Keep the original size, load index, and speed rating unless your vehicle maker allows another fitment. Then compare treadwear grade, tread pattern, weight, and warranty. Reviews are useful, but raw fitment still comes first. One tire that earns praise on a light sedan can feel clumsy on a heavier crossover.

Don’t Blame The Tire For Alignment Or Pressure Issues

A lot of “bad OEM tire” stories are partly alignment stories. Toe wear, underinflation, and missed rotations can kill any set early. If your shoulders are chewed up or the wheel sits off-center, fix that before writing off the next set.
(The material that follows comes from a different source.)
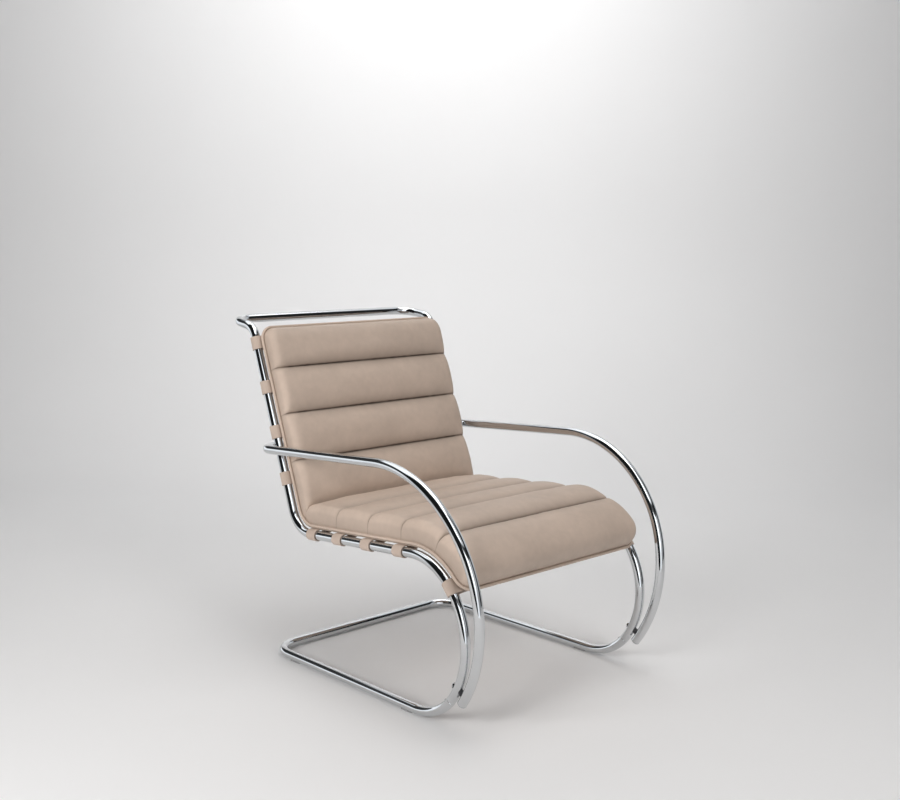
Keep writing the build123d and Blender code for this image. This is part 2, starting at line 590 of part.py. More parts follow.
def cut_trail(point, heading, moves, start, end):
    """The stretch of a trail between two distances along it."""
    kept = []
    at = 0.0
    for length, radius, angle in moves:
        size = length + radius * abs(math.radians(angle))
        low = min(max(start - at, 0.0) / size, 1.0)
        high = min(max(end - at, 0.0) / size, 1.0)
        point, heading = follow(point, heading, (length * low, radius, angle * low))
        if high > low:
            kept.append((length * (high - low), radius, angle * (high - low)))
        at += size
    return point, heading, kept


def pad_point(distance, height, along=0.0):
    """A place over the pad's line: a distance along it, a height above the tube's centreline."""
    start, heading, moves = cut_trail(PAD_START, NOSE_HEADING, PAD_MOVES, 0.0, distance)
    point, heading = trail_end(start, heading, moves)
    return point + toward(heading - 90) * height + toward(heading) * along


BACKING_BASE = STRAP_TOP + LAYER_GAP
PAD_BASE = BACKING_BASE + BACKING_T + LAYER_GAP
WELT_INSET = LAYER_GAP + WELT_R  # from the channels' outline to the welt's centreline
WELT_HALF = PAD_HALF + WELT_INSET
WELT_CORNER_R = PLAN_CORNER_R + WELT_INSET
WELT_HEIGHT = BACKING_BASE + BACKING_T + LAYER_GAP + WELT_R

with BuildPart() as cushion_backing:
    backing_moves = [run(NOSE_FLAT + WELT_INSET), *PAD_MOVES[1:4], run(BACK_TOP_AT + WELT_INSET)]
    backing_start = PAD_START - toward(NOSE_HEADING) * WELT_INSET
    backing_middle = BACKING_BASE + BACKING_T / 2
    with BuildSketch(Plane.YZ):
        with BuildLine() as backing_line:
            draw_trail(Plane.XY, *lifted(backing_start, NOSE_HEADING, backing_moves, backing_middle))
        trace(backing_line.line, line_width=BACKING_T)
    extrude(amount=WELT_HALF, both=True)
    across = cushion_backing.edges().filter_by(GeomType.LINE).filter_by(Axis.X, reverse=True)
    short = across.filter_by(lambda edge: edge.length < 2 * BACKING_T)
    for end_edges in (short.sort_by(Axis.Z)[-2:], short.sort_by(Axis.Z)[:2]):
        fillet(end_edges, WELT_CORNER_R)
cushion_backing.part.label = "cushion_backing"

with BuildPart() as cushion_welt:
    with BuildLine() as welt_line:
        side_start = PAD_START + toward(NOSE_HEADING) * PLAN_CORNER_R
        side_moves = [run(NOSE_FLAT - PLAN_CORNER_R), *PAD_MOVES[1:4], run(BACK_TOP_AT - PLAN_CORNER_R)]
        lifted_side = lifted(side_start, NOSE_HEADING, side_moves, WELT_HEIGHT)
        side_end, _ = draw_trail(Plane.YZ.offset(WELT_HALF), *lifted_side)
        for end, outwards in (
            (lifted_side[0], in_space(toward(NOSE_HEADING) * -1)),
            (side_end, UPRIGHT),
        ):
            side_point = Vector(WELT_HALF, end.X, end.Y)
            corner_end = draw_corner(side_point, outwards, Vector(-1, 0, 0), WELT_CORNER_R)
            Line(corner_end, Vector(0, corner_end.Y, corner_end.Z))
    welt_path = welt_line.wire()
    with BuildSketch(welt_path ^ 0):
        Circle(WELT_R)
    sweep(path=welt_path)
    mirror(about=Plane.YZ)
cushion_welt.part.label = "cushion_welt"

# ---------------------------------------------------------------- channels of the pad
SEAT_TO = SEAT_FROM + SEAT_RUN
NOSE_ROUND_AT = END_RUN
TOP_ROUND_AT = PAD_LENGTH - END_RUN
SEAT_SEAMS = [SEAT_TO - distance for distance in SEAT_SEAMS_AT]
BACK_SEAMS = [BACK_FROM + distance for distance in BACK_SEAMS_AT]

# The crease lies where the seat's and the back's valleys meet.
SEAT_NORMAL = toward(SEAT_HEADING - 90)
BACK_NORMAL = toward(BACK_HEADING - 90)
ABOVE_SEAT = SEAT_REAR.dot(SEAT_NORMAL) + SEAT_VALLEY
AHEAD_OF_BACK = BACK_FOOT.dot(BACK_NORMAL) + BACK_VALLEY
CROSS = SEAT_NORMAL.X * BACK_NORMAL.Y - SEAT_NORMAL.Y * BACK_NORMAL.X
CREASE = Vector(
    (ABOVE_SEAT * BACK_NORMAL.Y - AHEAD_OF_BACK * SEAT_NORMAL.Y) / CROSS,
    (AHEAD_OF_BACK * SEAT_NORMAL.X - ABOVE_SEAT * BACK_NORMAL.X) / CROSS,
)


def round_end(end_at, inwards, crest):
    """The rounded end of the first or last channel, from its edge to where its top begins."""
    shoulder = crest - END_DROP
    middle_height = EDGE_HEIGHT + (shoulder - EDGE_HEIGHT) * END_FULLNESS
    middle_at = end_at + inwards * END_RUN * (1 - END_FULLNESS)
    return [(end_at, EDGE_HEIGHT), (middle_at, middle_height), (end_at + inwards * END_RUN, shoulder)]


def channel_tops():
    """Each channel's top as (distance, height) at its ends and at the crests between them."""
    nose_seam = (NOSE_SEAM_AT, SEAT_VALLEY)
    nose_crest = ((NOSE_ROUND_AT + NOSE_SEAM_AT) / 2, NOSE_CREST)
    tops = [[*round_end(0.0, 1, NOSE_CREST), nose_crest, nose_seam]]
    seat_marks = [NOSE_SEAM_AT, *SEAT_SEAMS, SEAT_TO]
    for start, end in zip(seat_marks, seat_marks[1:]):
        foot = FOLD_AT if end == SEAT_TO else end
        tops.append([(start, SEAT_VALLEY), ((start + end) / 2, SEAT_CREST), (foot, SEAT_VALLEY)])
    back_marks = [BACK_FROM, *BACK_SEAMS]
    for start, end in zip(back_marks, back_marks[1:]):
        foot = FOLD_AT if start == BACK_FROM else start
        tops.append([(foot, BACK_VALLEY), ((start + end) / 2, BACK_CREST), (end, BACK_VALLEY)])
    top_crest = ((back_marks[-1] + TOP_ROUND_AT) / 2, BACK_CREST)
    top_round = reversed(round_end(PAD_LENGTH, -1, BACK_CREST))
    tops.append([(back_marks[-1], BACK_VALLEY), top_crest, *top_round])
    return tops


def stations(inset):
    """Distances from the middle, each with the share of the height there and the corner's recess."""
    half = PAD_HALF - inset
    corner = PLAN_CORNER_R - inset
    found = [(0.0, 1 + CROWN_SHARE, 0.0)]
    for step in SHOULDER_STEPS:
        x = half - SHOULDER * (1 - step)
        rise = (1 - step**SHOULDER_POWER) ** (1 / SHOULDER_POWER)
        recess = corner - math.sqrt(corner**2 - max(x - half + corner, 0.0) ** 2)
        found.append((x, EDGE_SHARE + (1 - EDGE_SHARE) * rise, recess))
    mirrored = [(-x, share, recess) for x, share, recess in reversed(found[1:])]
    return mirrored + found


def draw_channel(top, share, recess, inset):
    """Draw the outline of a channel across the pad, inside an open BuildLine."""
    last = len(top) - 1
    points = []
    for number, (distance, height) in enumerate(top):
        if distance <= NOSE_ROUND_AT:
            distance += recess
        if distance >= TOP_ROUND_AT:
            distance -= recess
        along = inset * ((number == 0) - (number == last))
        edge = pad_point(distance, EDGE_HEIGHT - inset, along)
        full = pad_point(distance, height - inset, along)
        if distance == FOLD_AT:
            shift = pad_point(FOLD_AT, 0, along) - pad_point(FOLD_AT, 0)
            full = CREASE - (full - edge).normalized() * inset + shift
        points.append(edge + (full - edge) * share)
    ends = []
    floor = PAD_BASE + inset
    for distance, inwards in (
        (max(top[0][0], recess), 1),
        (min(top[last][0], PAD_LENGTH - recess), -1),
    ):
        rate = (pad_point(distance + inwards, floor) - pad_point(distance, floor)).length
        ends.append(distance + inwards * inset / rate)
    base = lifted(*cut_trail(PAD_START, NOSE_HEADING, PAD_MOVES, *ends), floor)
    base_end, _ = draw_trail(Plane.XY, *base)
    Line(base_end, points[-1])
    for first in range(last - 2, -1, -2):
        ThreePointArc(points[first + 2], points[first + 1], points[first])
    Line(points[0], base[0])


CHANNEL_TOPS = channel_tops()
CHANNEL_NAMES = [f"seat_core_{number}" for number in range(1, 6)]
CHANNEL_NAMES += [f"back_core_{number}" for number in range(1, 5)]

with BuildPart() as cushion_cover:
    for top in CHANNEL_TOPS:
        for x, share, recess in stations(0.0):
            with BuildSketch(Plane.YZ.offset(x)):
                with BuildLine():
                    draw_channel(top, share, recess, 0.0)
                make_face()
        loft(ruled=True)
    for top in CHANNEL_TOPS:
        for x, share, recess in stations(LEATHER_T):
            with BuildSketch(Plane.YZ.offset(x)):
                with BuildLine():
                    draw_channel(top, share, recess, LEATHER_T)
                make_face()
        loft(ruled=True, mode=Mode.SUBTRACT)
cushion_cover.part.label = "cushion_cover"

CORE_INSET = LEATHER_T + CORE_FIT
for name, top in zip(CHANNEL_NAMES, CHANNEL_TOPS):
    with BuildPart() as core:
        for x, share, recess in stations(CORE_INSET):
            with BuildSketch(Plane.YZ.offset(x)):
                with BuildLine():
                    draw_channel(top, share, recess, CORE_INSET)
                make_face()
        loft(ruled=True)
    core.part.label = name
    export_step(core.part, f"parts/{name}.step")

# ---------------------------------------------------------------- the written parts
PAIRED = {
    "frame_spigot": frame_spigot,
    "arm_end_plug": arm_end_plug,
    "foot_spacer": foot_spacer,
    "foot_washer": foot_washer,
    "foot_bolt": foot_bolt,
    "rear_saddle": rear_saddle,
}
for name, piece in PAIRED.items():
    piece.part.label = f"{name}_right"
    export_step(piece.part, f"parts/{name}_right.step")
    with BuildPart() as twin:
        add(piece.part)
        mirror(about=Plane.YZ, mode=Mode.REPLACE)
    twin.part.label = f"{name}_left"
    export_step(twin.part, f"parts/{name}_left.step")

for end, y in GLIDE_CENTRES.items():
    for side, sign in SIDES.items():
        with BuildPart() as placed_glide:
            with Locations((sign * FRAME_HALF, y, 0)):
                add(floor_glide.part)
        placed_glide.part.label = f"floor_glide_{end}_{side}"
        export_step(placed_glide.part, f"parts/floor_glide_{end}_{side}.step")

SINGLE = [
    base_frame,
    upper_frame,
    arm_loop,
    joint_screws,
    rear_screws,
    strap_rivets,
    cushion_backing,
    cushion_welt,
    cushion_cover,
]
for piece in SINGLE:
    export_step(piece.part, f"parts/{piece.part.label}.step")
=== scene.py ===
"""A cantilever lounge chair of bent tube, leather straps and one channelled pad, on its CAD frame.

Metres, +Z up, the sitter faces -Y. A side view is a trail of runs and bends, as (y, z) points
with a heading: 0 points forwards, 90 up and 180 to the rear.
"""

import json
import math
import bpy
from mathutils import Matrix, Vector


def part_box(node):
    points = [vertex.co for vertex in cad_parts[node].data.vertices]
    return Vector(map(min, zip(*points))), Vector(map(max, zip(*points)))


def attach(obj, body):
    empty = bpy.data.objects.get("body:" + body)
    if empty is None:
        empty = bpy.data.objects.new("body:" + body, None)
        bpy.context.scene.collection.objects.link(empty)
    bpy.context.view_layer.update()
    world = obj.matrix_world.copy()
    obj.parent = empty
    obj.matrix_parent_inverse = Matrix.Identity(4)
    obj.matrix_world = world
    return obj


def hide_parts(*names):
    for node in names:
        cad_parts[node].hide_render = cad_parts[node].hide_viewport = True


bl_info = {
    "name": "Cantilever Lounge Chair",
    "version": (1, 0, 0),
    "blender": (4, 5, 0),
    "location": "View3D > Sidebar > Chair",
    "description": "Builds the tubes, straps, pad and studio of a cantilever lounge chair",
    "category": "Add Mesh",
}

import bmesh
import bpy
import numpy as np
from bpy.props import FloatProperty, FloatVectorProperty, IntProperty, PointerProperty
from mathutils import Vector, noise

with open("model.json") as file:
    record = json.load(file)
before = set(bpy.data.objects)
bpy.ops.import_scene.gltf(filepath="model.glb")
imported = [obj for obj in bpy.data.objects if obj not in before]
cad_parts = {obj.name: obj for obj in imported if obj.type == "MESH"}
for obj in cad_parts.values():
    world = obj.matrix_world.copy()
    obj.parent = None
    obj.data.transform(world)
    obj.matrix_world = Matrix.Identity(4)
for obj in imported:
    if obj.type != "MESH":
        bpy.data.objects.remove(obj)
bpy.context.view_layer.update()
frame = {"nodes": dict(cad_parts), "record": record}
SEAT_CORES = [f"seat_core_{n}" for n in range(1, 6)]
BACK_CORES = [f"back_core_{n}" for n in range(1, 5)]

# The seat's straps and seams, ahead of the seat rail's rear end, and the seams of the back.
SEAT_STRAPS_AHEAD = (0.329, 0.217, 0.112, 0.013)
SEAT_SEAMS_AHEAD = (0.323, 0.2065, 0.090)
BACK_SEAMS_UP = (0.112, 0.228, 0.343)
# Grids of the pad: rows over one channel and columns across, coarse for the cloth pass and fine.
COARSE_ROWS, COARSE_COLUMNS = 23, 97
FINE_ROWS, FINE_COLUMNS = 57, 141
CLOTH_FRAMES = 20
# How square the rounded edges of the pad are: 2 is a circle.
SQUARENESS = 2.7
# How far the painted dark line and the painted soft shade, which stand for the shade in a seam's
# crease, reach from a seam.
SEAM_LINE, SEAM_SHADE = 0.0075, 0.019
INNER_STEEL = (0.50, 0.50, 0.51)
RIVET_STEEL = (0.58, 0.56, 0.52)
FOAM = (0.72, 0.68, 0.52)
ROOM_GREY = (0.60, 0.60, 0.61, 1)
SOFTBOX_TINT = (1.0, 0.985, 0.97)
LENS_SHIFT = (-0.00502, 0.02272)


# ---------------------------------------------------------------- sizes and colours
def length(name, description, default):
    return FloatProperty(
        name=name, description=description, default=default, precision=4, unit="LENGTH"
    )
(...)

  • Check door-jamb pressure, not the max pressure on the sidewall.
  • Get an alignment check if the old tires wore unevenly.
  • Replace in sets of four when you can, especially on AWD vehicles.
  • Read road-noise and wet-braking feedback before buying, not after.

What Most Drivers Should Do Next

If your factory tires feel bad, the issue usually isn’t that carmakers know nothing about tires. They had to choose one tire for price, fuel use, ride calmness, and broad-market manners. You only need a tire that suits your roads and your habits.

That shift in goal is why the second set often feels better than the first. Shop by weakness, not by habit. Match the tire to the problem you want fixed, and OEM tires stop feeling like a mystery.